I just started a new project, and this time I am not sure where it will take me from a computational point of view. And I am breaking my nuts and bolts thinking about the issue of scalability.

I know there is a lot of literature out there on the issue. But it didn't really help me on coming to grips when regarding scalability issues.
What I came across, however, are descriptions of how other companies facing the same problems have had. In that sense most started with no abstraction of their software model from the tools they used. Starting with MySQL and Apache was always a good start, it seemed, and later parts of the software have been rewritten.
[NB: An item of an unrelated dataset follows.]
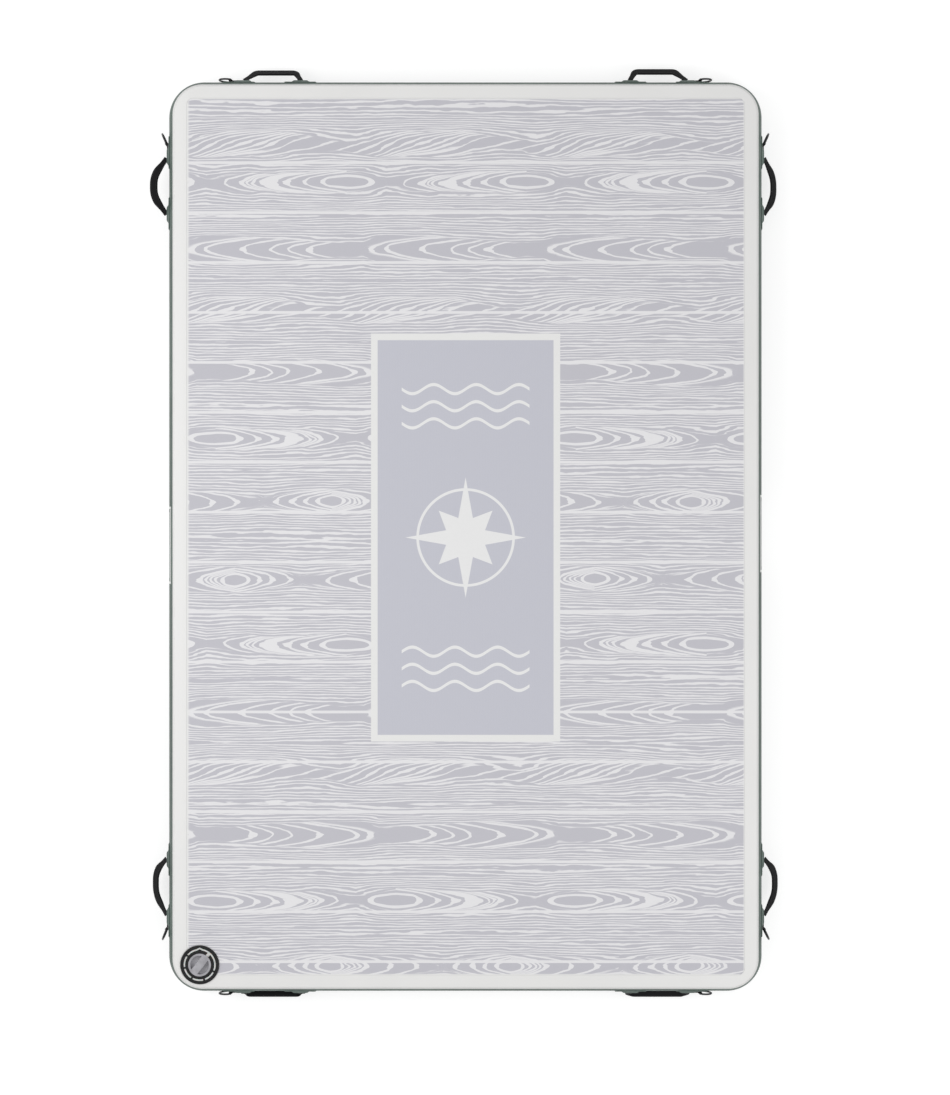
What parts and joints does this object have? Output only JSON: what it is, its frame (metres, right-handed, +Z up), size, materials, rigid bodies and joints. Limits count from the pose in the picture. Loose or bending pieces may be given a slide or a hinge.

I mean there are basically the following choices:
1. start with a simple achitecture and code as usual, using mySQL and regular apache, working with PHP, JS, and python.

2. Write own database concept and own webserver that would do what I want them to do. (bogus..)

3. Use what is already there (as in 1) but virtualize the actual architecture from its environment (Webserver = Apache + other stuff), Database (virtual data-space mapped into SQL/XML etc DB spaces), etc.

Forgetting 2 there are two options left. Start simple and see where it goes, eventually having to rewrite your entire code and break your head about how to re-scale the system once people are using your software (yes, it's going to be some sort of social network.) ; write a perfectly consistent and scalable system from scratch and make it work on paper, and spend millions of hours about how to make it work (writing you virtual machines).

Or maybe a trade-off between option 1 and two, using common virtualization methods, which would make the system more scalable, but which could turn out to not give me the consistency during expansion later.

I mean writing software concepts when you know what your program shall do is fun, and I am sure it makes fun, too, to write the VMs. But on the other side, there is no way to tell that there is at all a way to virtualize the system, and even more importantly, the entire system might perform terribly bad after all from a computational point of view. (Desiging the consistent architecture to be comptuationally efficient is one thing, including the VMs and the underlying architectures seems impossible to me given by background).

So what I ask you is what your gut-feeling, what you experience tells you what I should do.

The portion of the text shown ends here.